椿本 リファレンスとして椎名林檎さんが挙がっていましたが、そうなりすぎないようにとお願いしつつ曲を集めていきました。僕としても結構大変な曲だぞ!と思っていたのですが、すんなり歌っていましたね……(笑)。

鬼頭 一番すんなり歌えたかもしれません(笑)。

椿本 そうだね。ブースから出てくるときも「歌いやすかった~」って。

――歌詞に合わせて、声の雰囲気を変えていますが、それもご自身で考えて?

鬼頭 最初に聴いたときに、こういう風に歌おうというイメージが浮かんできたので、その通りに歌いました。

椿本 レコーディングでも細かく切って録っていたわけではなく結構まとめて録ったのですが、さすが役者さんだなぁと思いましたね。フレーズごとにニュアンスを変えてきたので、自分はびっくりしながら聴いていました。だから、何が鬼頭さんにとっての「難しい」なのかがもうわからないです(笑)。

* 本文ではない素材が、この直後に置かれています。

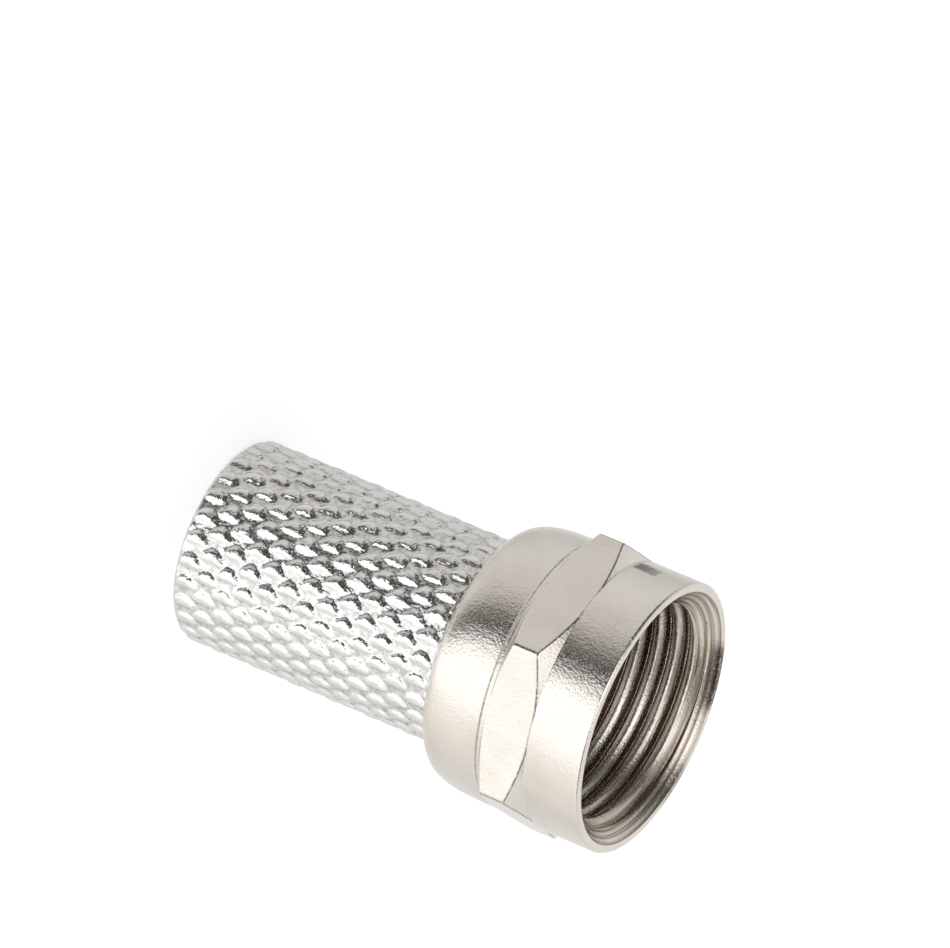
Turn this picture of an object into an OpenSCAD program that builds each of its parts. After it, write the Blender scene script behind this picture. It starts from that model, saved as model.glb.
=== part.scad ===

――いつか難しいと言わせたいですね(笑)。「Oxidation」はピアノのメロディやベースラインが素敵な曲でした。

鬼頭 この曲も歌うのが楽しそうだなぁと思ったところから選んでいて。聴いていて耳心地が良いんです。

――ボーカルも、サビでは切迫感がある張った声というのが印象的でした。

鬼頭 これも夜の曲で、陰と陽があれば陰の歌詞ではあるので、少し苦しんでいるような歌い方はしています。

椿本 この曲は特に難しくしようと思って作っているわけではなかったのですが、改めて既存曲を聴きながらミックスしているときに鬼頭さんの成長を感じたというか。陰の中にも、優しめのトーンがちゃんと裏で出せるようになっているなというのはすごく感じました。

――最後のロングトーンのところも切迫感を出しながら、そのあとファルセットで締め括る、みたいなところはすごくかっこいいですよね。

鬼頭 ありがとうございます。

椿本 鬼頭さんは元々ロングトーンはとても得意だったので、真っ直ぐ伸びるロングトーンの曲も多かったんですが、今回はただ伸ばすだけではない表現がたくさん出せている曲なのかなと思います。